Noah starts a fire. |
Talk came easy. Long pauses didn’t bother anybody. The campfire
filled them in.
One of our guests was a teenage boy who had just come back from a
camping trip. Some girls had come over to their campfire one night, he said.
They looked pretty good, he said. But the next day they didn’t seem as
attractive, to put it more mildly than he did.
I don’t mean to
sound sexist, but campfires will do that. Campfires can soften the hardest
features and the hardest hearts. They can turn stoic Swedes into the cuddliest
curmudgeons you ever saw.
Campfire smoke carries romance and joy and contentment. There’s
nothing finer than to put on a sweater on a cold winter morning and smell the
smoke from a summer campfire in it. It’s something that helps keep you going until the next spring and the
next campfire.
Campfire smoke has a mind of its own, though. It sometimes singles
out a certain person at the campfire and torments him or her.
That happened last
Saturday. We lit a fire and a friend and his daughter came over. The smoke chose
to torment the innocent daughter. Not the crusty old dad. Not Cindy or me. The
daughter. She moved to the right. It followed her. She moved to the left. It
followed her.
It was pretty funny. For us. At least it kept the bugs away.
The Midsummer fire at the Askov City Park on June 22 had a lot of
magic too. It was a bonfire, not a campfire, but the spell of the fire was
there nonetheless.
People stood around it, they sang around it, and finally they held
hands and formed three big circles and danced around it. Some of the songs were
old Danish tunes that go way back. Some were newer rounds. It was beautiful.
Dancing around a fire. |
Incredibly, I heard that a few people had grumbled about the fire.
They thought it was too pagan. Maybe that was just a rumor. Maybe sour grapes.
Midsummer fires are traditionally associated with a witch burning.
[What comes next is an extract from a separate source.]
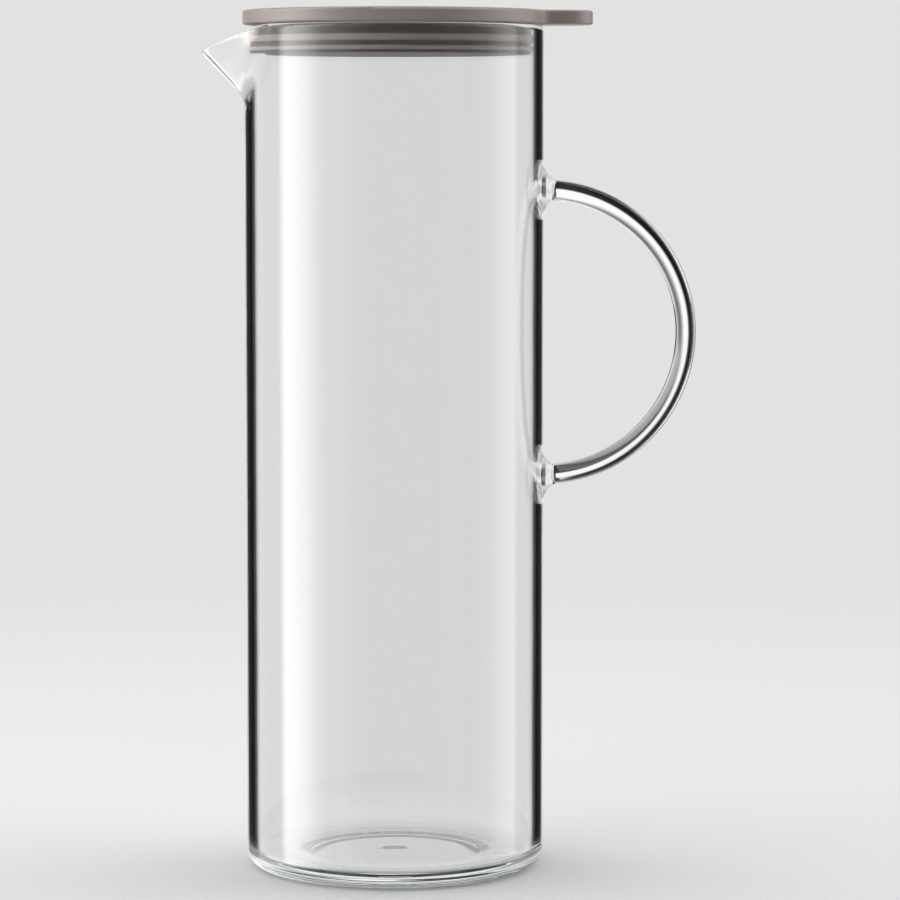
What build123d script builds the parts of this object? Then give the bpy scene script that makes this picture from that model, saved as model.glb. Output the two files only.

Personally, I’ve never seen a witch at a campfire. Fires usually keep them away.
I did see a lot of
smiles and good fellowship and joy and love at the Askov Midsummer fire, just
as I did at our humble campfire.
I could go on and on but you get the point. Campfires are just plain
good. Light one up, unless you live in Askov. Then you’d better give the city
clerk a call first. Arla would like that. She’s a fire dancer from way back.